= SHORT EXERCISE =
Write out, precisely and in full, each line of the material.

= COLLECTED DATA =

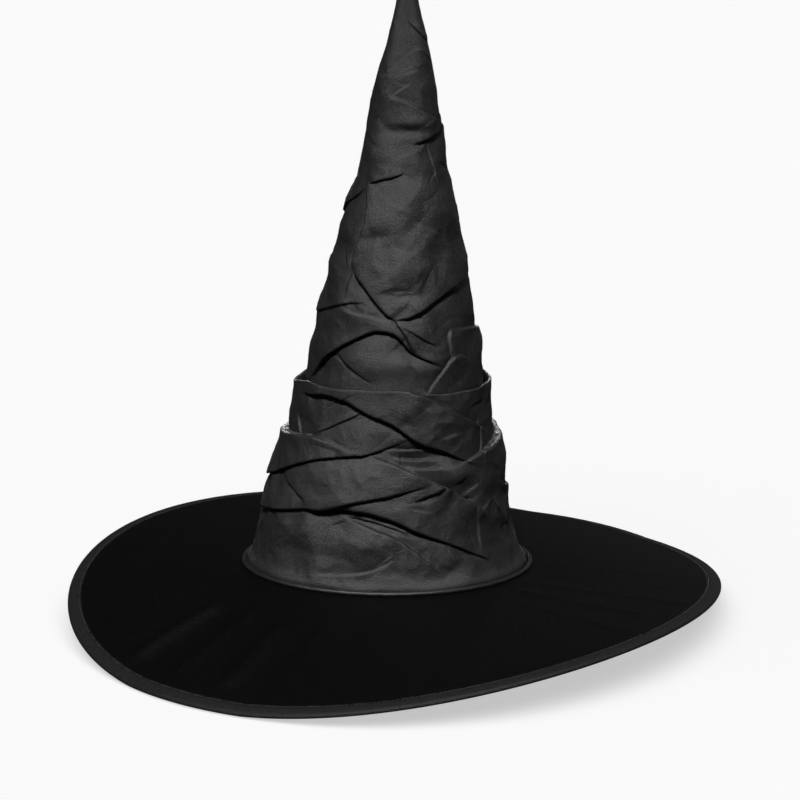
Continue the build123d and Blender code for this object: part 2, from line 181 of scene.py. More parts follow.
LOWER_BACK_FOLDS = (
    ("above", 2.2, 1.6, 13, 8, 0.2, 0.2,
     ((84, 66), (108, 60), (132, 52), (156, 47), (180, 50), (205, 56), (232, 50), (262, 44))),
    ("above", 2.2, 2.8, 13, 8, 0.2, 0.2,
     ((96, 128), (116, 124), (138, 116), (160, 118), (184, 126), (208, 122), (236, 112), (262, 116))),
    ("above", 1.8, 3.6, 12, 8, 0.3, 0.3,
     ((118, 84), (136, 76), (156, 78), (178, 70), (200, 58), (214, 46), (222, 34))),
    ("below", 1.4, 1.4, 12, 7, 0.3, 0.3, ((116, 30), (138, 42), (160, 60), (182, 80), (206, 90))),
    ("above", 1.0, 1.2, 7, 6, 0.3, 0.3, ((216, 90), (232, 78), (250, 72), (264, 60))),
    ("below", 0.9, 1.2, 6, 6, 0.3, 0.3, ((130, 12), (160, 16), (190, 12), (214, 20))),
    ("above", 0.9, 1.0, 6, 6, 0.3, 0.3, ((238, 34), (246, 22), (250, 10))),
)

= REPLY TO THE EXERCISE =
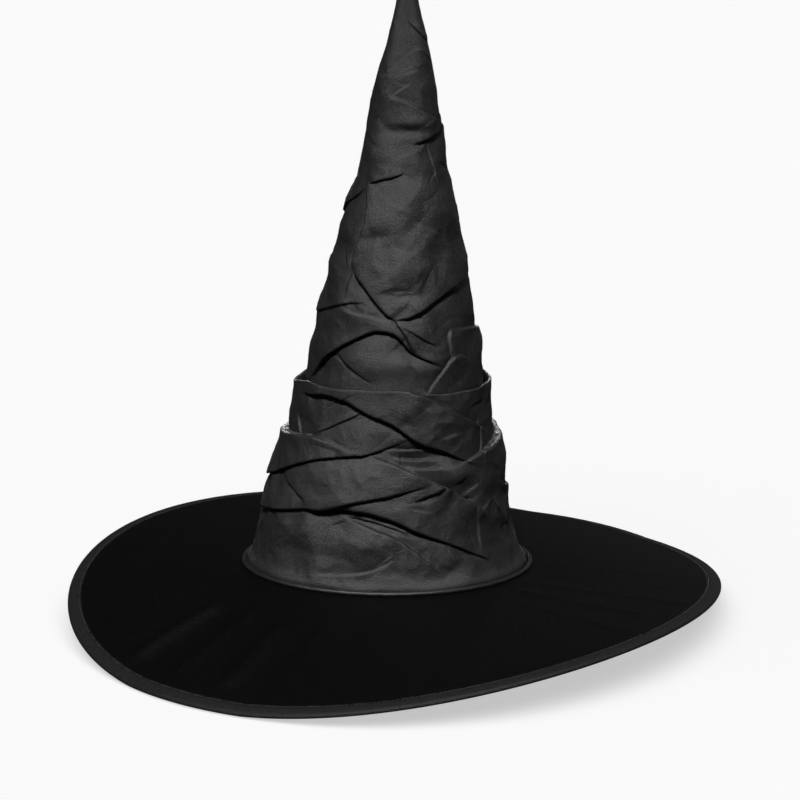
Continue the build123d and Blender code for this object: part 2, from line 181 of scene.py. More parts follow.
LOWER_BACK_FOLDS = (
    ("above", 2.2, 1.6, 13, 8, 0.2, 0.2,
     ((84, 66), (108, 60), (132, 52), (156, 47), (180, 50), (205, 56), (232, 50), (262, 44))),
    ("above", 2.2, 2.8, 13, 8, 0.2, 0.2,
     ((96, 128), (116, 124), (138, 116), (160, 118), (184, 126), (208, 122), (236, 112), (262, 116))),
    ("above", 1.8, 3.6, 12, 8, 0.3, 0.3,
     ((118, 84), (136, 76), (156, 78), (178, 70), (200, 58), (214, 46), (222, 34))),
    ("below", 1.4, 1.4, 12, 7, 0.3, 0.3, ((116, 30), (138, 42), (160, 60), (182, 80), (206, 90))),
    ("above", 1.0, 1.2, 7, 6, 0.3, 0.3, ((216, 90), (232, 78), (250, 72), (264, 60))),
    ("below", 0.9, 1.2, 6, 6, 0.3, 0.3, ((130, 12), (160, 16), (190, 12), (214, 20))),
    ("above", 0.9, 1.0, 6, 6, 0.3, 0.3, ((238, 34), (246, 22), (250, 10))),
)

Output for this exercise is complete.